"Explain this xkcd strip" thread

I figure we might as well make it an ongoing thread because the subject keeps coming back up.

Anyway, my current confusion is over this strip: xkcd: Manual for Civilization

Can anyone explain the joke to me? Keep in mind my knowledge of the Animorphs book series is pretty much limited to knowing that it exists. But I do know who Brian Eno is and even have some of his albums.

Well, this might help. My take on the joke is how ironically faddish the book selection is.

I share the thoughts about the year 2000. For decades we were bombarded by predictions that began with “by the year 2000,” and when it finally arrived, it left us without a mental goal for the future, something to aim toward, serving as a sort of anchor to the future. “By the year 2100” just doesn’t have the same sense of importance.

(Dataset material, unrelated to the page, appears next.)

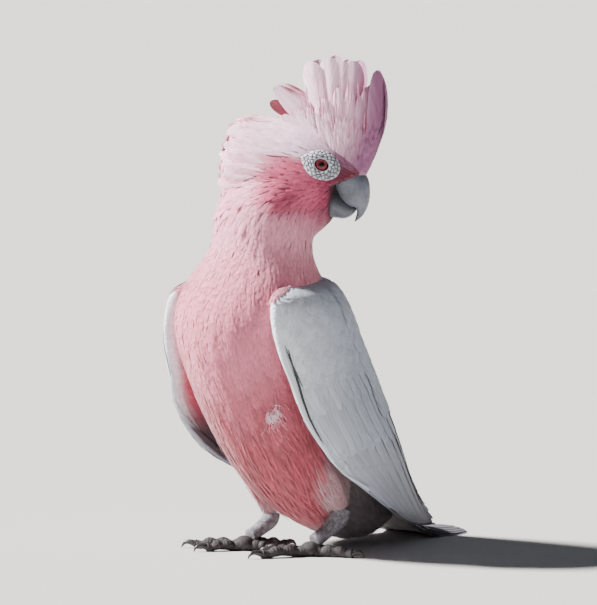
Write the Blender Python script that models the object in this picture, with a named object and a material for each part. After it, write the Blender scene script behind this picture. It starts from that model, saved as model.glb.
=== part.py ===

I’ve also thought, over the decades, that more and more, much of the content of our lives is becoming disposable. Certainly pop culture is focused on the here and now, and there’s no reason why it needs to be.

But yeah, “Long Now” does seem rather trendy, in spite of itself, and short on content.

If you ever need an XKCD strip explained, this is a good resource. [citation needed]

Well that was amazing. It took something that initially seemed unfunny and lacking in any sort of interesting insight, and managed to make it seem even less funny and less insightful.

The point of that strip is that there are a lot (And I mean a metric shit-ton) of Animorphs books.

I was unaware that explaining a joke could have any other result.

If one didn’t get it in the first place, of course it can. Even if the explanation is unlikely to make you laugh, it should make you aware why you would have laughed if you had been smart or savvy enough. That explanation, after a thoroughly leaden, deadening account of what is quite obviously happening in the strip, then completely fails to explain how it would have been a decent joke if only I had got it.

Besides that, I suspect it is the wrong explanation, anyway. My feeling is that Lobot is more on the right track, but one would probably have to know a lot more about The Long Now Foundation (or even, perhaps, its book list, if there really is one) than even most smart, well informed people know, or even than is at Lobot’s link, for it to actually have a hope of being funny or pointed.

On second thoughts, maybe MrDibble has it, and the point is that, like a typical Long Now project, the Animorphs series seems to be designed to be unending. That has less of a satirical point, but is maybe not quite so ridiculously esoteric, if you are deep into geek/SF culture.

None of this, though, explains why it is given to Eno, specifically, to make the announcement. Surely his main thing is music. Nor how the bit about a whole wing devoted to book 26 fits in.

Eno delivered the kick-off “long term thinking” lecture event for the foundation.

I’m still now seeing it. Was there a point in using the Animorphs series specifically? Or could any other YA series have served as an equivalent punchline for this joke?

I thought the joke was that, despite it’s airy goals and high-minded rhetoric, the Long Now Foundation is just a geek pipe dream with no practical use, little different from other geeky obsessions, like, say, YA sci-fi literature.

Randall has a strong sense of nostalgia for the books, I suspect. I certainly remember a time when I’d crash my bike to get to the library in order to check out the latest in the series. I think it’s just that the books are patently inappropriate for being a manual to restart civilization.

Agreed. LNF is a completely geeky thing, so of course their book choice is going to be some narrow-topic geek thing. The joke could have been that the collection of TV shows was entirely composed of Dr. Who. It’s not specifically something about Animorphs.

That’s the first thing I thought when I read it. :smiley:

Funny thing is, I recall reading a short story in the 80s, either in Isaac Asimov’s Science Fiction Magazine or Analog about just this type of situation. It took place in a somewhat post-apocalyptic society, that was only slowly returning to any semblance of civilization. The protagonist, IIRC, was applying for acceptance at a university, where he hoped to learn to read, and later to read and provide the world with further understanding of the classics of Western Civilization’s Golden Age of Literature.

The twist was that “the classics of Western Civilization’s Golden Age of Literature” comprised all printed material that survived the collapse of civilization. Thus, the library had a couple of Shakespeare’s plays, right next to a series of children’s books, based on a pixie-like character who looked like a kewpie doll.

Wish I could remember the name of the story. I’ll go start a thread and see how long the geniuses of SDMB take to find it.

This was why I wanted an ongoing thread. So I can ask people to explain this joke to me without having to start a new thread: xkcd: Magic Words

I’d say the joke is related to poetic feet.

To elaborate, the stress in the syllables is in different places in the different sets of words. “STOry” vs. “disARM” vs. “POetry”.

What’s the relation of any of those phrases to feet?